Once the category is established, the engagement usually proceeds in 3 stages: an initial assessment of the applicable statutes and agency rules, identification of the procedural options (informal resolution, formal administrative hearing, or litigation), and an action plan with specific timelines. Florida's administrative hearing process under Chapter 120, for instance, typically involves the Division of Administrative Hearings (DOAH), which operates independently from the agencies themselves — a structural feature that surprises many first-time participants.

For matters touching Florida's state government broadly — funding, contracting, public records, or regulatory compliance — Florida Government Authority provides structured reference on how Florida's agencies operate, what powers each holds, and where jurisdictional boundaries fall between state and local government. It covers the executive branch in practical depth, which is often the missing piece when someone is trying to understand why a state agency responded the way it did.


Questions to Ask a Professional

Before committing to a professional relationship for a Florida state matter, a structured conversation about fit and approach is worth conducting. The following questions consistently surface the most useful information:

  1. Which Florida statute or administrative rule governs this situation?

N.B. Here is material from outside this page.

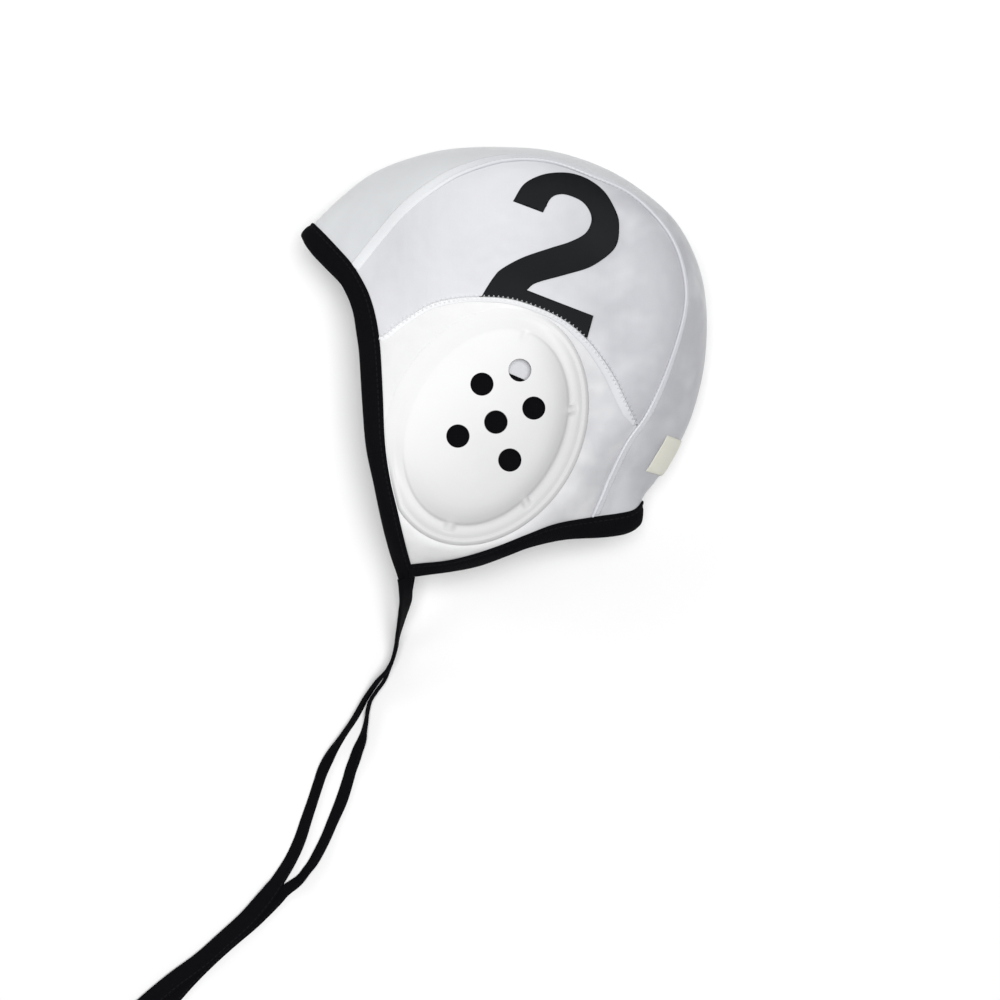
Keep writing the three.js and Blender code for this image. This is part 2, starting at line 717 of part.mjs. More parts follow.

A professional should be able to name the relevant chapter of the Florida Statutes or the applicable Florida Administrative Code rule within the first substantive conversation.
  2. Has this type of matter been handled before DOAH or the relevant agency? Experience with the specific forum — not just the subject area — matters significantly in administrative proceedings.
  3. What is the procedural timeline? Florida's Chapter 120 proceedings have defined deadlines, some as short as 21 days from agency action. Missing these is not recoverable.
  4. What informal resolution options exist? Agencies like the Florida Department of Revenue and the Florida Department of Health have informal conference processes that resolve many disputes before a formal hearing becomes necessary.
  5. What does success look like, and how would a partial outcome be evaluated? Administrative proceedings rarely produce binary outcomes — understanding the range of possible results early shapes the strategy.

When to Escalate

Escalation in the Florida state context has a specific meaning: moving from informal or administrative channels to formal legal proceedings, or from agency-level resolution to appellate review. The Florida District Courts of Appeal have jurisdiction over most final agency orders, and the Florida Supreme Court accepts discretionary jurisdiction in cases involving questions of great public importance or conflicts between district courts.

The trigger for escalation is usually one of 3 conditions: an agency has issued a final adverse order, an informal resolution attempt has failed, or the statutory deadline for a formal hearing is approaching. Waiting past that last threshold forfeits rights that cannot be restored. The Florida Department of Children and Families and the Florida Department of Economic Opportunity are among the agencies where deadline-driven escalation most frequently becomes critical, given the volume and urgency of the benefits matters they administer.


Common Barriers to Getting Help

The barriers that slow people down in Florida state matters fall into recognizable patterns. Jurisdiction confusion is the most common — the assumption that a county office can resolve a state agency issue, or that a state agency can override a federal determination. Florida's 67 counties administer some state programs locally, which creates a layered structure that looks unified from the outside but operates through distinct chains of authority.

A second barrier is documentation. Florida agencies operate under public records law (Chapter 119, Florida Statutes), which means most agency communications are discoverable — but the burden of assembling a complete record for a hearing or appeal falls on the petitioner. Arriving at a DOAH proceeding without organized documentation of the underlying agency interactions is a structural disadvantage, not merely an inconvenience.

Cost is a real constraint, particularly for individuals navigating licensing or regulatory matters where the financial stakes are lower than the legal fees. Florida Legal Aid organizations serve income-qualified residents in all 20 judicial circuits, and the Florida Bar's Lawyer Referral Service connects individuals with certified specialists in administrative law, tax law, and other state-specific practice areas.

Finally, timing. Florida's administrative system moves on its own schedule, not the petitioner's. Understanding that the DOAH hearing process alone can take 60 to 90 days — and that appellate review adds months beyond that — is essential for calibrating expectations before the first step is taken.